GIVEN INFORMATION
* * *

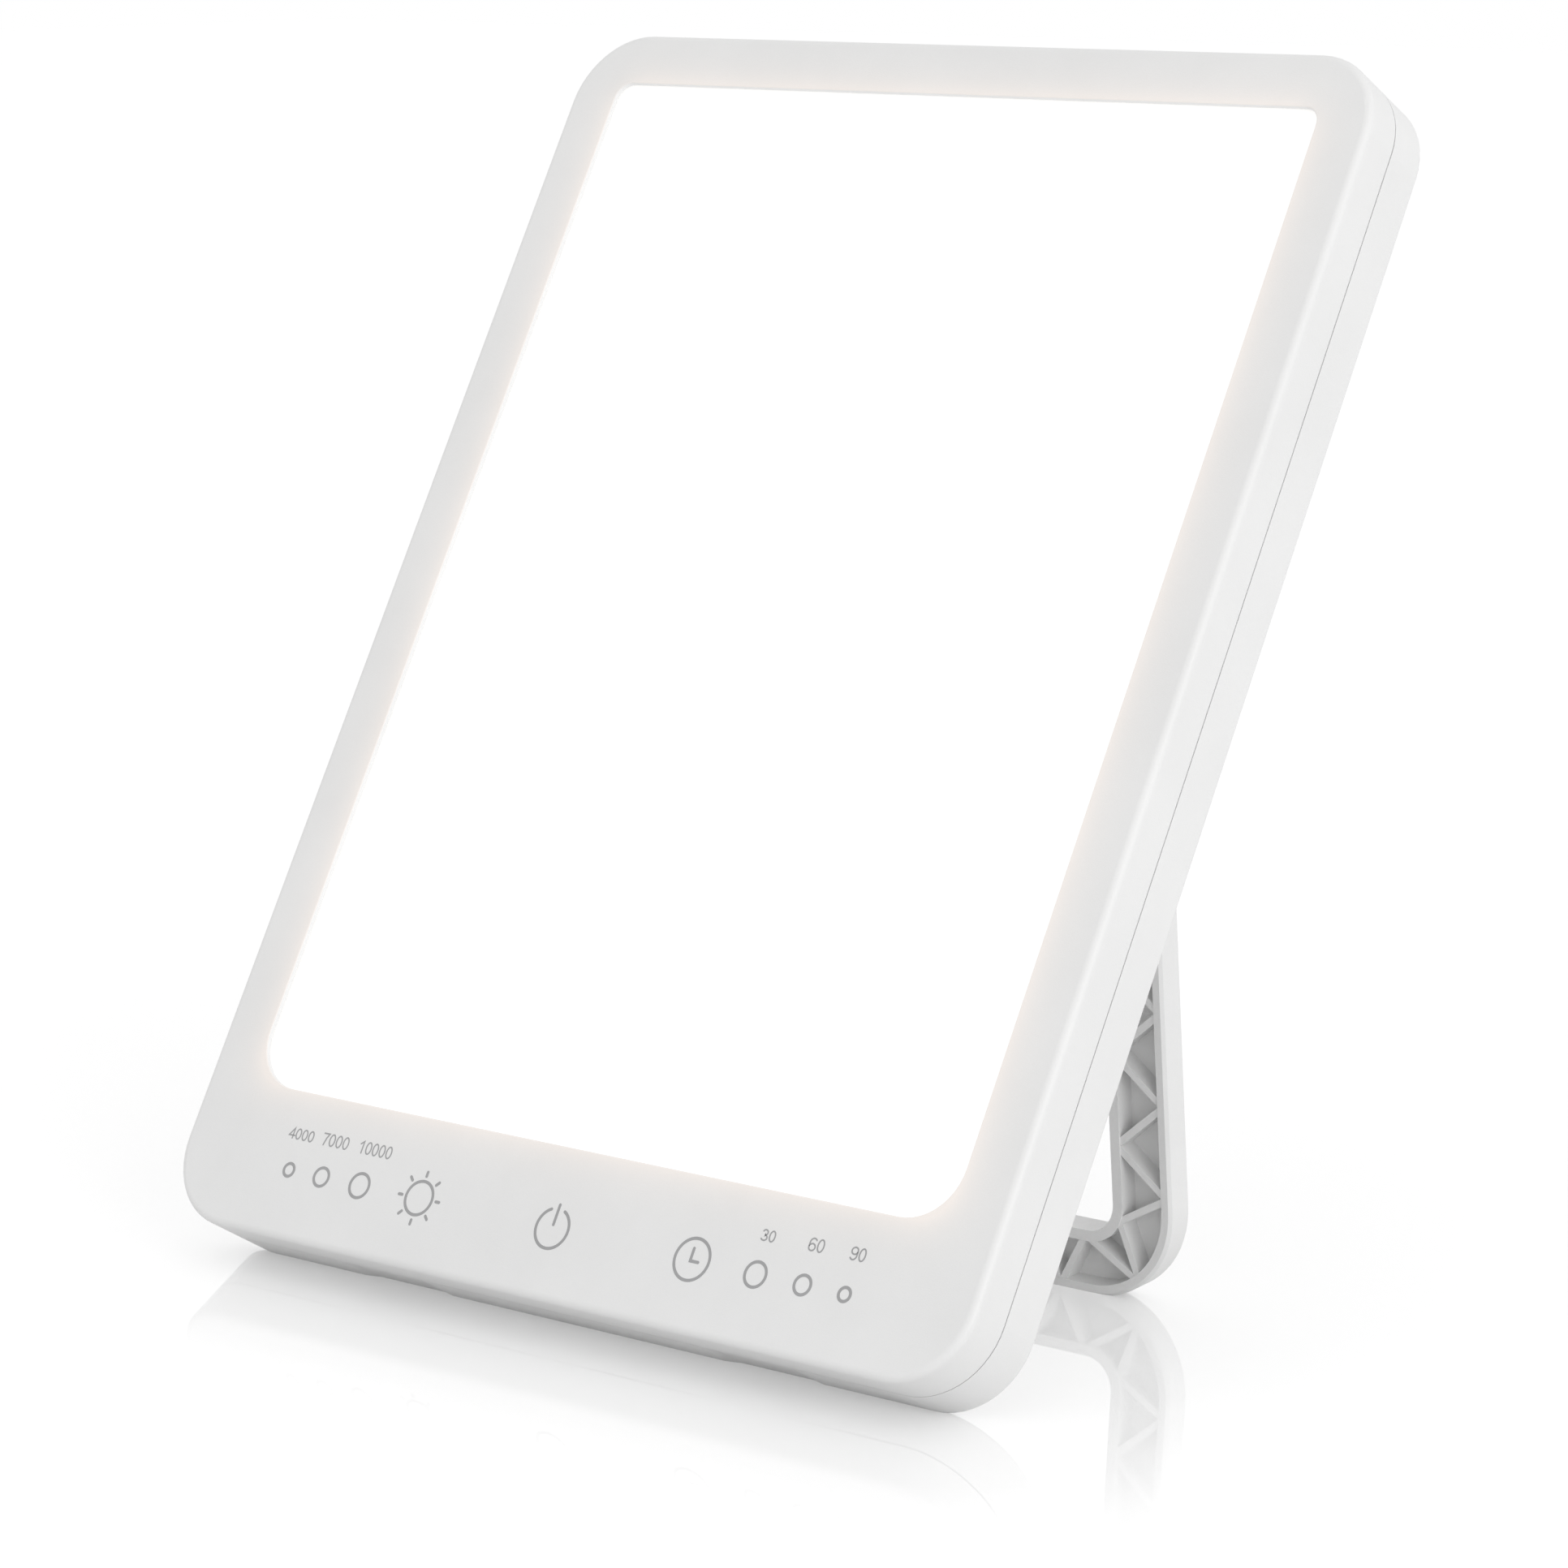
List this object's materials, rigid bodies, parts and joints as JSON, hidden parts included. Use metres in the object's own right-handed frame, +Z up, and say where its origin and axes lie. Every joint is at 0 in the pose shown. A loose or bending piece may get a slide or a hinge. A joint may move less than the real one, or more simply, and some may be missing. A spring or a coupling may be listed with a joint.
{
  "type": "light therapy lamp",
  "caption": "Slim upright light panel with an opal window and touch controls, leaning back on a ribbed U stand that folds flush into its rear.",
  "frame": {"origin": "middle of the flat land along the panel's rear bottom edge, on the table", "axes": "+X to the right seen from the front, +Y to the back, +Z up"},
  "size_m": [0.2, 0.149, 0.2384],
  "materials": {
    "aluminium": "bent sheet, brushed",
    "black_plastic": "moulded black plastic",
    "capacitor_can": "sleeved can",
    "circuit_board": "solder mask over copper tracks",
    "clear_acrylic": "clear acrylic with printed dots",
    "clear_pipe": "clear moulded light pipe",
    "conductive_foam": "conductive foam",
    "foam": "soft closed-cell foam",
    "led": "phosphor in a white case",
    "led_board": "white solder mask",
    "nylon": "natural nylon",
    "opal_acrylic": "opal acrylic, lit from behind",
    "ribbon": "flat flexible cable",
    "shell_plastic": "fine satin moulded plastic",
    "stand_plastic": "fine satin moulded plastic",
    "steel": "zinc-plated or ground steel",
    "white_film": "bright white film"
  },
  "bodies": {
    "panel": {"front_housing": "shell_plastic", "rear_housing": "shell_plastic", "diffuser_gasket": "foam", "diffuser_panel": "opal_acrylic", "diffusing_film": "white_film", "light_guide_plate": "clear_acrylic", "reflector_sheet": "white_film", "back_plate": "aluminium", "led_board_left": "led_board", "led_board_right": "led_board", "leds_left": "led", "leds_right": "led", "control_board": "circuit_board", "touch_pad_light": "conductive_foam", "touch_pad_power": "conductive_foam", "touch_pad_timer": "conductive_foam", "indicator_leds": "led", "light_pipes_light": "clear_pipe", "light_pipes_timer": "clear_pipe", "touch_chip": "black_plastic", "driver_board": "circuit_board", "driver_insulator": "white_film", "driver_inductor": "black_plastic", "driver_capacitors": "capacitor_can", "driver_chips": "black_plastic", "driver_sockets": "nylon", "power_inlet": "black_plastic", "inlet_pin": "steel", "inlet_lead": "black_plastic", "led_lead_left": "black_plastic", "led_lead_right": "black_plastic", "control_ribbon": "ribbon", "housing_screws": "steel", "control_screws": "steel", "plate_screws": "steel", "driver_screws": "steel", "keeper_screws": "steel", "hinge_pin_left": "steel", "hinge_pin_right": "steel", "hinge_washers": "nylon", "hinge_keeper_left": "steel", "hinge_keeper_right": "steel"},
    "stand": {"stand_frame": "stand_plastic", "hinge_bush_left": "nylon", "hinge_bush_right": "nylon"}
  },
  "joints": [
    {"name": "stand_fold", "type": "hinge", "parent": "panel", "child": "stand", "pos_m": [0, 0.07276, 0.13132], "axis": [-1, 0, 0], "range_deg": [0, 35]}
  ]
}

* * *

CHALLENGE
Read the data above and pull out each line that holds the string "bodies".

COMPLETED EXERCISE
List this object's materials, rigid bodies, parts and joints as JSON, hidden parts included. Use metres in the object's own right-handed frame, +Z up, and say where its origin and axes lie. Every joint is at 0 in the pose shown. A loose or bending piece may get a slide or a hinge. A joint may move less than the real one, or more simply, and some may be missing. A spring or a coupling may be listed with a joint.
  "bodies": {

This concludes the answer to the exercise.